DATA:
━━━
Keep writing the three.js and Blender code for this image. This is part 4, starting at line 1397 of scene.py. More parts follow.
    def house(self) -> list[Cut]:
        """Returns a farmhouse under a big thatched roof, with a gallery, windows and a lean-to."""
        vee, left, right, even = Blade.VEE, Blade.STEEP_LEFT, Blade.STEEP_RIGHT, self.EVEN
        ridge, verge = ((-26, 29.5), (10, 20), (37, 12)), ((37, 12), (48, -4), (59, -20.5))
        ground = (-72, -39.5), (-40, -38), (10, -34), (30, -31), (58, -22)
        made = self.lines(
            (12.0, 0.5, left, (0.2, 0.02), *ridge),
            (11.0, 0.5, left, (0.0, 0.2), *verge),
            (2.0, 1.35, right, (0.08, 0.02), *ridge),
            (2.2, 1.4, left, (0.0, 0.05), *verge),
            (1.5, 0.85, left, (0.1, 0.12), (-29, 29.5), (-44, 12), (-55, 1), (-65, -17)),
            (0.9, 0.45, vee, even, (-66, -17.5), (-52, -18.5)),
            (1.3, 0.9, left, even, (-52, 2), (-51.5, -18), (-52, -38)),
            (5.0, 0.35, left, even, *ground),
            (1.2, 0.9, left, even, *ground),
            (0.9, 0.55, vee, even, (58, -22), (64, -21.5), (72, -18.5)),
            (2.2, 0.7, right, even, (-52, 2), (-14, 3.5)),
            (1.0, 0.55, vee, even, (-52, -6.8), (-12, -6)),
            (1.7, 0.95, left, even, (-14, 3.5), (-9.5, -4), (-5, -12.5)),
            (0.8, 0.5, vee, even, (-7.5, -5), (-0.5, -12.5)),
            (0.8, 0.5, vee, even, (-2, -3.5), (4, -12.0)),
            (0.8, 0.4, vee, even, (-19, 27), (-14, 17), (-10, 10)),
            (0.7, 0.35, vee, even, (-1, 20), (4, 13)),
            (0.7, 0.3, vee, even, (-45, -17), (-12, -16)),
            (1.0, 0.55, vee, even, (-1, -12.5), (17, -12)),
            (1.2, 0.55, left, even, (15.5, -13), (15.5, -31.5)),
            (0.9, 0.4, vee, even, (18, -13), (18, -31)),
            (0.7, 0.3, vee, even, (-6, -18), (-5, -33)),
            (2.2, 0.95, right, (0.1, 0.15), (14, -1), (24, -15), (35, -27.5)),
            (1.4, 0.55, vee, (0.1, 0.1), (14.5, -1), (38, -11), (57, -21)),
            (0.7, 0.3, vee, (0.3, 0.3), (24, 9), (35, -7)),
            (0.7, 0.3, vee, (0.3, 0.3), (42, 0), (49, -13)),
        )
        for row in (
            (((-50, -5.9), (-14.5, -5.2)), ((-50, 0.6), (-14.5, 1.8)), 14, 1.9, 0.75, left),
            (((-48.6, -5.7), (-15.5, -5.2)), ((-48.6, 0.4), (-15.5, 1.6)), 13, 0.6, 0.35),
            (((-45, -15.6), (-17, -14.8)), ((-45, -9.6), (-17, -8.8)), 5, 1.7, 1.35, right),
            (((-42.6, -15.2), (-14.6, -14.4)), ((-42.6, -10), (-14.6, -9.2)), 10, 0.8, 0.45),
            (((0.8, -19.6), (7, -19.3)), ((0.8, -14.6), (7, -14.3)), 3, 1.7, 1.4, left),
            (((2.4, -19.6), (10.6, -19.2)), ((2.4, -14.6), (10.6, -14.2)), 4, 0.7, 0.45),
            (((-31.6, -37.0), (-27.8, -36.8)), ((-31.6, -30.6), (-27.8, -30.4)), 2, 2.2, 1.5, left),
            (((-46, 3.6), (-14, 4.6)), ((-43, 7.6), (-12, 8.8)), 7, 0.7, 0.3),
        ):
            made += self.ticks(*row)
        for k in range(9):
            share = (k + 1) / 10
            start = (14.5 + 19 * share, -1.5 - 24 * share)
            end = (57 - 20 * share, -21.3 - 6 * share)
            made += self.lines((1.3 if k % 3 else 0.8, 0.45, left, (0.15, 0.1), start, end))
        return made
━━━
SET EXERCISE:
Could you quote the material above in full, exactly as it stands?

FULL RESPONSE:
Keep writing the three.js and Blender code for this image. This is part 4, starting at line 1397 of scene.py. More parts follow.
    def house(self) -> list[Cut]:
        """Returns a farmhouse under a big thatched roof, with a gallery, windows and a lean-to."""
        vee, left, right, even = Blade.VEE, Blade.STEEP_LEFT, Blade.STEEP_RIGHT, self.EVEN
        ridge, verge = ((-26, 29.5), (10, 20), (37, 12)), ((37, 12), (48, -4), (59, -20.5))
        ground = (-72, -39.5), (-40, -38), (10, -34), (30, -31), (58, -22)
        made = self.lines(
            (12.0, 0.5, left, (0.2, 0.02), *ridge),
            (11.0, 0.5, left, (0.0, 0.2), *verge),
            (2.0, 1.35, right, (0.08, 0.02), *ridge),
            (2.2, 1.4, left, (0.0, 0.05), *verge),
            (1.5, 0.85, left, (0.1, 0.12), (-29, 29.5), (-44, 12), (-55, 1), (-65, -17)),
            (0.9, 0.45, vee, even, (-66, -17.5), (-52, -18.5)),
            (1.3, 0.9, left, even, (-52, 2), (-51.5, -18), (-52, -38)),
            (5.0, 0.35, left, even, *ground),
            (1.2, 0.9, left, even, *ground),
            (0.9, 0.55, vee, even, (58, -22), (64, -21.5), (72, -18.5)),
            (2.2, 0.7, right, even, (-52, 2), (-14, 3.5)),
            (1.0, 0.55, vee, even, (-52, -6.8), (-12, -6)),
            (1.7, 0.95, left, even, (-14, 3.5), (-9.5, -4), (-5, -12.5)),
            (0.8, 0.5, vee, even, (-7.5, -5), (-0.5, -12.5)),
            (0.8, 0.5, vee, even, (-2, -3.5), (4, -12.0)),
            (0.8, 0.4, vee, even, (-19, 27), (-14, 17), (-10, 10)),
            (0.7, 0.35, vee, even, (-1, 20), (4, 13)),
            (0.7, 0.3, vee, even, (-45, -17), (-12, -16)),
            (1.0, 0.55, vee, even, (-1, -12.5), (17, -12)),
            (1.2, 0.55, left, even, (15.5, -13), (15.5, -31.5)),
            (0.9, 0.4, vee, even, (18, -13), (18, -31)),
            (0.7, 0.3, vee, even, (-6, -18), (-5, -33)),
            (2.2, 0.95, right, (0.1, 0.15), (14, -1), (24, -15), (35, -27.5)),
            (1.4, 0.55, vee, (0.1, 0.1), (14.5, -1), (38, -11), (57, -21)),
            (0.7, 0.3, vee, (0.3, 0.3), (24, 9), (35, -7)),
            (0.7, 0.3, vee, (0.3, 0.3), (42, 0), (49, -13)),
        )
        for row in (
            (((-50, -5.9), (-14.5, -5.2)), ((-50, 0.6), (-14.5, 1.8)), 14, 1.9, 0.75, left),
            (((-48.6, -5.7), (-15.5, -5.2)), ((-48.6, 0.4), (-15.5, 1.6)), 13, 0.6, 0.35),
            (((-45, -15.6), (-17, -14.8)), ((-45, -9.6), (-17, -8.8)), 5, 1.7, 1.35, right),
            (((-42.6, -15.2), (-14.6, -14.4)), ((-42.6, -10), (-14.6, -9.2)), 10, 0.8, 0.45),
            (((0.8, -19.6), (7, -19.3)), ((0.8, -14.6), (7, -14.3)), 3, 1.7, 1.4, left),
            (((2.4, -19.6), (10.6, -19.2)), ((2.4, -14.6), (10.6, -14.2)), 4, 0.7, 0.45),
            (((-31.6, -37.0), (-27.8, -36.8)), ((-31.6, -30.6), (-27.8, -30.4)), 2, 2.2, 1.5, left),
            (((-46, 3.6), (-14, 4.6)), ((-43, 7.6), (-12, 8.8)), 7, 0.7, 0.3),
        ):
            made += self.ticks(*row)
        for k in range(9):
            share = (k + 1) / 10
            start = (14.5 + 19 * share, -1.5 - 24 * share)
            end = (57 - 20 * share, -21.3 - 6 * share)
            made += self.lines((1.3 if k % 3 else 0.8, 0.45, left, (0.15, 0.1), start, end))
        return made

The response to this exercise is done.